Mode identification of high-quality-factor single-defect nanocavities in quantum dot-embedded photonic crystals

TL;DR

This paper demonstrates the design and experimental realization of high-Q nanocavities in photonic crystals with embedded quantum dots, achieving record Q/V ratios and multiple cavity modes.

Contribution

It introduces a method to optimize nanocavity design for higher Q factors by modulating air hole parameters while maintaining symmetry, and reports the highest Q/V ratio for QD-embedded PC nanocavities.

Findings

Maximum Q of 17,000 achieved experimentally

Q/V ratio of 44,000(n/lambda)^3 reported

Observation of ten cavity modes within the bandgap

Abstract

We investigate the quality (Q) factor and the mode dispersion of single-defect nanocavities based on a triangular-lattice GaAs photonic-crystal (PC) membrane, which contain InAs quantum dots (QDs) as a broadband emitter.

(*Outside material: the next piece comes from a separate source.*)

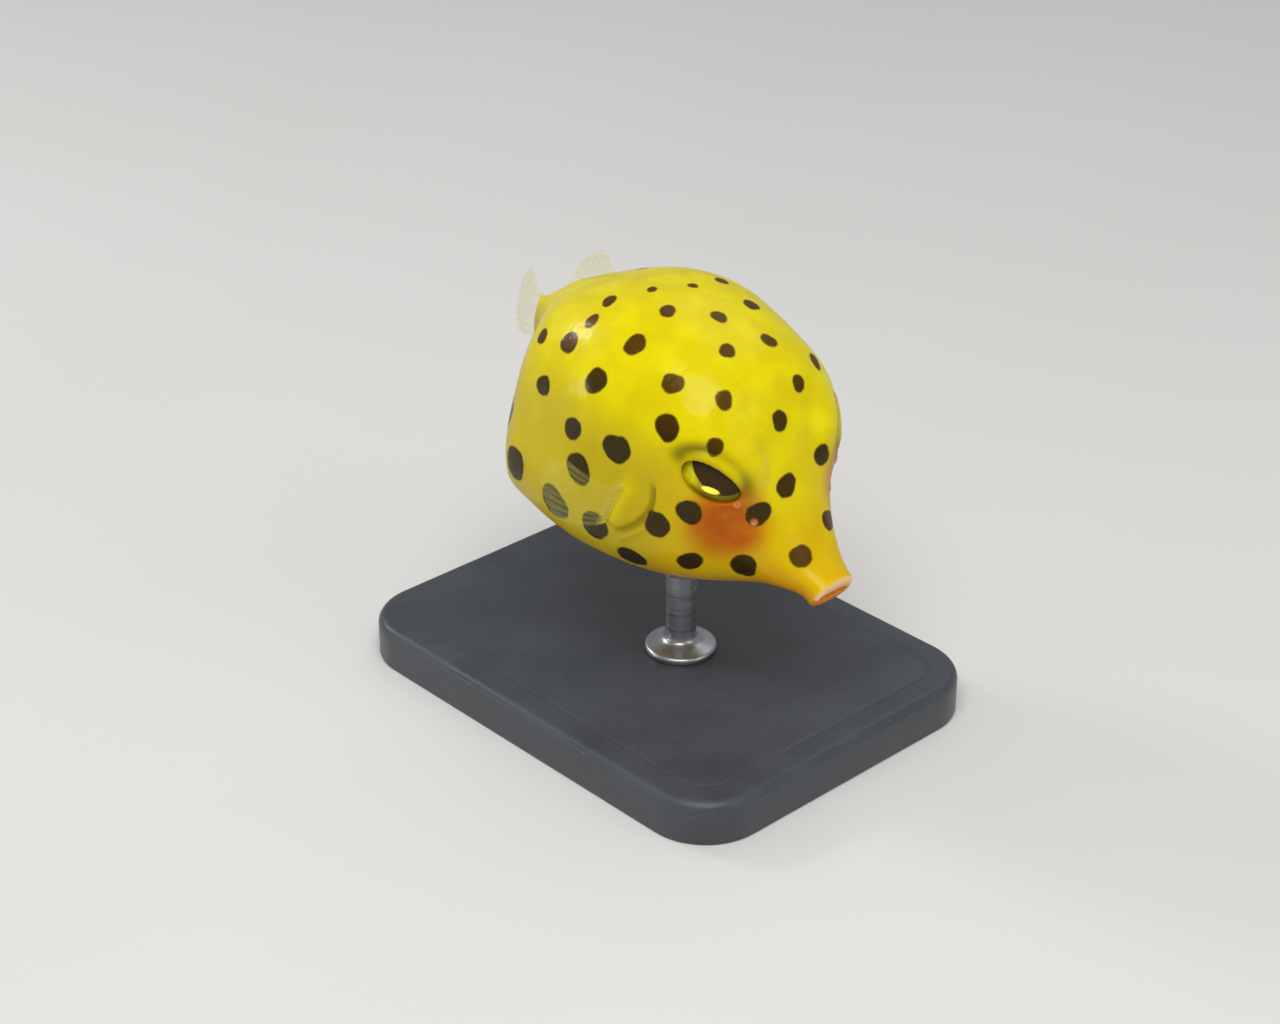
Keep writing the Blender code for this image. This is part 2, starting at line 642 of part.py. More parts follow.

To obtain a high Q factor for the dipole mode, we modulate the radii and positions of the air holes surrounding the nanocavity while keeping six-fold symmetry. A maximum Q of 17,000 is experimentally demonstrated with a mode volume of V=0.39(lambda/n)^3. We obtain a Q/V of 44,000(n/lambda)^3, one of the highest values ever reported with QD-embedded PC nanocavities. We also observe ten cavity modes within the first photonic bandgap for the modulated structure. Their dispersion and polarization properties agree well with the numerical results.